Teen suicide has received a lot of attention and discussion at the national and state level recently, and talking about suicide is good, according to DeBois.

“Some people don’t like talking about suicide,” she said. “But talking about it is the only way we can stop it.”

The SHARP survey results caught the attention of Tooele County’s team of interagency prevention specialists.

“When we saw the results of the SHARP survey, we noted the increase in the students that said they had considered suicide,” said Julie Spindler, prevention specialist for Valley Behavioral Health. “This is concerning. It is something we need to talk more about.”
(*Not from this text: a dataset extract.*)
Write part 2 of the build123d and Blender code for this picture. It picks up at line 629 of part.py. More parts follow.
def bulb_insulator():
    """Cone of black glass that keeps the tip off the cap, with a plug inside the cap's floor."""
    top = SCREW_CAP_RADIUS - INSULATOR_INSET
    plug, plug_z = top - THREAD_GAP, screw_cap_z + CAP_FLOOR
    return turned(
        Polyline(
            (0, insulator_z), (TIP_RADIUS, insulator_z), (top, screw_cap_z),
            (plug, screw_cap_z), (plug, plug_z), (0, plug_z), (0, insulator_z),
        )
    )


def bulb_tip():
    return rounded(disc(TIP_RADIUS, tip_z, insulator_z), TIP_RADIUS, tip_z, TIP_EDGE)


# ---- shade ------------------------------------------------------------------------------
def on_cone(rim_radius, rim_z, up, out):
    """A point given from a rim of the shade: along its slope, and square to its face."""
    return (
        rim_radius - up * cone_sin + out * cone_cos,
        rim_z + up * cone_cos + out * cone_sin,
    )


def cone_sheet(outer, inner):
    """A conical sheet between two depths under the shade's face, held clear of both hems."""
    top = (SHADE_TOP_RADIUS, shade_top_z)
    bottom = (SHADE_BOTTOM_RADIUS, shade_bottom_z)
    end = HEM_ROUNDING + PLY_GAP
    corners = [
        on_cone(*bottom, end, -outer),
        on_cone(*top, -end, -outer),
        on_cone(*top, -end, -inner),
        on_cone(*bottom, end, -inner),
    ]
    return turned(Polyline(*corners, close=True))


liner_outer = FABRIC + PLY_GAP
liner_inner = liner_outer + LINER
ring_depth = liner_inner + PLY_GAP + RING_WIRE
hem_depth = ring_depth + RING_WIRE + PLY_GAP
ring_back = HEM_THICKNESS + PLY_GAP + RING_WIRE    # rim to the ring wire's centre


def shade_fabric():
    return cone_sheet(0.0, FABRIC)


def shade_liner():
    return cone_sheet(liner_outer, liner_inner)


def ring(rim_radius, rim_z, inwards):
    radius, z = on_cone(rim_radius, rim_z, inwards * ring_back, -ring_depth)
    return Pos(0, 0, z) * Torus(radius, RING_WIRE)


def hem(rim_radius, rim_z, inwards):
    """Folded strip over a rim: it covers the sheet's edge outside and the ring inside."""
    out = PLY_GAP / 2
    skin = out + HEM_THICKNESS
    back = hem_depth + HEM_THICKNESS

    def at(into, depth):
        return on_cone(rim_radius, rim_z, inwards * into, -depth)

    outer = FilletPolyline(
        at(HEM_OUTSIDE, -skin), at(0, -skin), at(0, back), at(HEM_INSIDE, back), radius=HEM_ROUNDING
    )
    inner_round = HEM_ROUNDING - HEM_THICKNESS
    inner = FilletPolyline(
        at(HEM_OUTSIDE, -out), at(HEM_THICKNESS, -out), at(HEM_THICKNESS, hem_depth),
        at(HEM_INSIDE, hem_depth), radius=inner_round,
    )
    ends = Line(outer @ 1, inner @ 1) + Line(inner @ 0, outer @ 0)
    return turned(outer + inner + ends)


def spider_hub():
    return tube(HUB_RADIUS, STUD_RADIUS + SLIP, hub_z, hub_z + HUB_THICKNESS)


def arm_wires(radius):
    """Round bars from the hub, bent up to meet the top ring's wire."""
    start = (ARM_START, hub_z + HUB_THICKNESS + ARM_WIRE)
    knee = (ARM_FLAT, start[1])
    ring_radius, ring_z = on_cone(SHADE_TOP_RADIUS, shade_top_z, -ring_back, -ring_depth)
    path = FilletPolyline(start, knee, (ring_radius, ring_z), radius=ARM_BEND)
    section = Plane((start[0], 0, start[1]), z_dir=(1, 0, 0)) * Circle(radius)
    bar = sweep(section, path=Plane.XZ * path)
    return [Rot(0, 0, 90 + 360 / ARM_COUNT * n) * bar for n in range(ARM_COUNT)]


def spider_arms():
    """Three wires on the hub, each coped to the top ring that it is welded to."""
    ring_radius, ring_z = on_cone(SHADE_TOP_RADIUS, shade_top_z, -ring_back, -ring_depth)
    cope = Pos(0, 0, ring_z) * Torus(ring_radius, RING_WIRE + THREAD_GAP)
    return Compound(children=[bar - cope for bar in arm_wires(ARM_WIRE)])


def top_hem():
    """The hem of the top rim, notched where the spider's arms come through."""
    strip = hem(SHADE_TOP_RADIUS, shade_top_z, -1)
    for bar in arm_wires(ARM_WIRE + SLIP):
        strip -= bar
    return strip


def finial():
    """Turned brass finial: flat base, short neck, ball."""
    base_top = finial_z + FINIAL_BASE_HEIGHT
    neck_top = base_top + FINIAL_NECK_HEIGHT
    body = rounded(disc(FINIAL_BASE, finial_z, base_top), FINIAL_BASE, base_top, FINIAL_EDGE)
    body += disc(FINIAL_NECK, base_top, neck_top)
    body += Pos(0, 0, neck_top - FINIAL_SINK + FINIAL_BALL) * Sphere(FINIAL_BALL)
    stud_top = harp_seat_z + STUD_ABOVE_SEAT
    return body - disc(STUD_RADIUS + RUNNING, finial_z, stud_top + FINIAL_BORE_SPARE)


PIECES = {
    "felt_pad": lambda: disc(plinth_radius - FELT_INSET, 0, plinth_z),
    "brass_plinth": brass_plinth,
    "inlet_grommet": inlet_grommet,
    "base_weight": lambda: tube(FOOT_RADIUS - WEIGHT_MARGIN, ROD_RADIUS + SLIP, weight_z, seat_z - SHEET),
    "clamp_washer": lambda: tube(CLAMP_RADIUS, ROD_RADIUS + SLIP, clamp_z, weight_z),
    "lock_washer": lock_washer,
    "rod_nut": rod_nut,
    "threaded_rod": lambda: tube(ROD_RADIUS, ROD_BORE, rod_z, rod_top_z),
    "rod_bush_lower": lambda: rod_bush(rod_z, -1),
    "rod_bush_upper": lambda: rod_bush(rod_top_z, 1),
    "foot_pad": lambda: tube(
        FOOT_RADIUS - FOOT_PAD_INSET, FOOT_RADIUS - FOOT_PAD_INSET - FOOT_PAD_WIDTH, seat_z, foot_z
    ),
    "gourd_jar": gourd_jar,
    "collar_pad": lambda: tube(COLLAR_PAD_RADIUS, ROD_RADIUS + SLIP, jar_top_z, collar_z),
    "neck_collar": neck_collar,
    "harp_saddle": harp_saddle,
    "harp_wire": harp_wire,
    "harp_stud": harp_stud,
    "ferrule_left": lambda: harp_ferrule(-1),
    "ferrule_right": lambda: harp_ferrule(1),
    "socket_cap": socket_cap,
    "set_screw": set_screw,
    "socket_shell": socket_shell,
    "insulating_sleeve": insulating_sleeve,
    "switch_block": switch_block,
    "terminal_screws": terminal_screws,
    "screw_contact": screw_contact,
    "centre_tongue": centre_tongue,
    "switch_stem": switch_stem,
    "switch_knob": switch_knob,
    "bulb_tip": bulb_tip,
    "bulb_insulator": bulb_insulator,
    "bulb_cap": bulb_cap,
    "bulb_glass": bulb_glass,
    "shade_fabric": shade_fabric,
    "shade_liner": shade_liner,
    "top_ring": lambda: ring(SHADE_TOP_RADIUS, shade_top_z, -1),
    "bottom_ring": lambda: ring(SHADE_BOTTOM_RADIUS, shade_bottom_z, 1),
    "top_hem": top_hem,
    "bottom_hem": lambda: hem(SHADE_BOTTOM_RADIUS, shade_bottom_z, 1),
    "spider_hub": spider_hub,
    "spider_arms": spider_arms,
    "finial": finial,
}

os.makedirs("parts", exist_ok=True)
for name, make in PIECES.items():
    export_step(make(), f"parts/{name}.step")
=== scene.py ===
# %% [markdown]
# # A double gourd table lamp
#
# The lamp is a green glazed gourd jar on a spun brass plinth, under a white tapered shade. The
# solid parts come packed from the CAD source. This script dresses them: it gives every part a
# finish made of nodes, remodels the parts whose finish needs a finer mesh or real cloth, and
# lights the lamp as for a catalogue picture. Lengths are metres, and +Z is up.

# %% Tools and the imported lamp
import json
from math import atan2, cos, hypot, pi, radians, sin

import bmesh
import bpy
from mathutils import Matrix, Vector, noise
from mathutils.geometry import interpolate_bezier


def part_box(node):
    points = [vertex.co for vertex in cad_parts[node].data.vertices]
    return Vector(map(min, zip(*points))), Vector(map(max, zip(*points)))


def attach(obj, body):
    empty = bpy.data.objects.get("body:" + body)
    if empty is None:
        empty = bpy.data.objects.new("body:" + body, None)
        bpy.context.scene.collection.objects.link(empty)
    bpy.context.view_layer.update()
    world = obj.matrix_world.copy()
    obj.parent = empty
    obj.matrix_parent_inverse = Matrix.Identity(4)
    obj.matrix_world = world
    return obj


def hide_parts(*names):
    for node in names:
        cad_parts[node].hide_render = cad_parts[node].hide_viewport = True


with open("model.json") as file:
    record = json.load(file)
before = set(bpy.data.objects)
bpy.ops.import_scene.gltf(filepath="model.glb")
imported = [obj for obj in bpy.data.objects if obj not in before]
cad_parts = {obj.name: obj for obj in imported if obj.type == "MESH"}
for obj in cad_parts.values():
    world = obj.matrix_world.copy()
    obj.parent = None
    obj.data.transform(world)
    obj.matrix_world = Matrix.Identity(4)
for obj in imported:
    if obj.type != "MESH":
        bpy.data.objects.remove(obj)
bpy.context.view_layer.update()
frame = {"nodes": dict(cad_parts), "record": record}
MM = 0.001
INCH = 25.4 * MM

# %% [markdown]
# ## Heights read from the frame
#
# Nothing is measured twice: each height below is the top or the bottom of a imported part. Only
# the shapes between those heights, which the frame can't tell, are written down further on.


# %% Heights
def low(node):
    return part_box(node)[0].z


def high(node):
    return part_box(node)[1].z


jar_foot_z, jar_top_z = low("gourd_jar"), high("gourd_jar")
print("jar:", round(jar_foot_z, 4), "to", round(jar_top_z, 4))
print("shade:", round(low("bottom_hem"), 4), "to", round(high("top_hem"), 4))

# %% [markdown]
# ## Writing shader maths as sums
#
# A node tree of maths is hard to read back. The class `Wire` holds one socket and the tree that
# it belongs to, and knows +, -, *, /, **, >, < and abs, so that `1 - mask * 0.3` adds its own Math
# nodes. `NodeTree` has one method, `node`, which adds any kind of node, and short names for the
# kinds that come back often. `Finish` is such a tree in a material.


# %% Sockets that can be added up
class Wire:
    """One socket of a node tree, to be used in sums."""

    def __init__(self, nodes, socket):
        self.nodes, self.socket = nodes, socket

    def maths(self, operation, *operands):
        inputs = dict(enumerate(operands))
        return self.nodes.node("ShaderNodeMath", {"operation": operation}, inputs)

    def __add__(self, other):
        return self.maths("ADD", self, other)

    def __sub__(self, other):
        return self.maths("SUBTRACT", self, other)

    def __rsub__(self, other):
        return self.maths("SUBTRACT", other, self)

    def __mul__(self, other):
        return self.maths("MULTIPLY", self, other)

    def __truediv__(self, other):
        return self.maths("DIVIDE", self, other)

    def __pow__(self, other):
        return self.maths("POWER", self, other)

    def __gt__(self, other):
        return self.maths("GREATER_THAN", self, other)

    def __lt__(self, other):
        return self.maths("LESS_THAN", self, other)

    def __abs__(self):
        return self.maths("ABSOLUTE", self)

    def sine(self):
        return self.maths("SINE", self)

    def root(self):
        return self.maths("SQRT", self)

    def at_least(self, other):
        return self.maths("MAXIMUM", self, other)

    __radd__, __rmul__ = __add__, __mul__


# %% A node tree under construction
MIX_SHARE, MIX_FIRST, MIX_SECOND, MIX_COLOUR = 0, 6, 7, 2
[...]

She added, “Suicide has become such an important issue that both the State Office of Education and Human Services now have suicide prevention coordinators.”

A complex issue, DeBois is uncertain what has caused the rise in the SHARP survey statistic about suicide.

“Perhaps it is related to the recession,” she said. “Young people are having trouble finding jobs, as well as they are impacted by financial stresses on their family.”

Moments of depression are not unusual for teenagers and even longer battles with depression are not uncommon. Statistically, around 10 to 15 percent of teenagers have trouble with depression, according to DeBois.

Parents and people working with teens can look for signs of depression and potential suicide.

“When I talk to parents about suicide, I tell them to watch for extremes in behavior, such as too little to eat or too much to eat, or very little sleep or a lot of sleep,” said DeBois. “Their grades may drop or they worry excessively about grades and they are generally irritable.”

These signs are not exclusive to suicide, but are indicators that mental health help may be needed, she said.

Asking teens about suicide does not increase chances that they will try to commit suicide.

“Asking them directly sometimes is the only way you will get an answer,” said DeBois. “I usually phrase my question as, ‘Have you ever thought about hurting yourself?’”

DeBois has also noticed a connection between self-harm tendencies and school related problems.

“About 85 to 95 percent of the youth I see also have struggles at school,” she said. “It is great to see our new superintendent is willing to look into things like suicide, bullying, and harassment at school.”

The only way to prevent suicide is to get treatment and professional help, according to DeBois.

Parents that want to consult with a youth behavioral specialist may call the child behavior unit at Valley Behavioral Health in Tooele during the day at 801-566-5972. After hours a mental health crisis worker is available by calling dispatch at 435-882-5600.

Valley Behavioral Health also operates a youth services center, which is a drop-in center for teens and families in crisis.

The Tooele Youth Services Center is located at 27 S. Main Street in Tooele. The center is open Monday through Friday from 8 a.m. to 5 p.m.

Teenagers sometimes need to understand that there is hope, that feelings of depression and mental pain do go away, according to Doug Thomas, associate director of Mental Health Services with Utah State Division of Substance Abuse and Mental Health. With proper treatment and therapy, depression and suicide are survivable illnesses—and they are illnesses, not weaknesses, he added.

“There is a stigma attached to suicide and mental health,” said Thomas. “Sometimes people think it is a sign of weakness to ask for help, but we all need help at times. We don’t get through life alone.”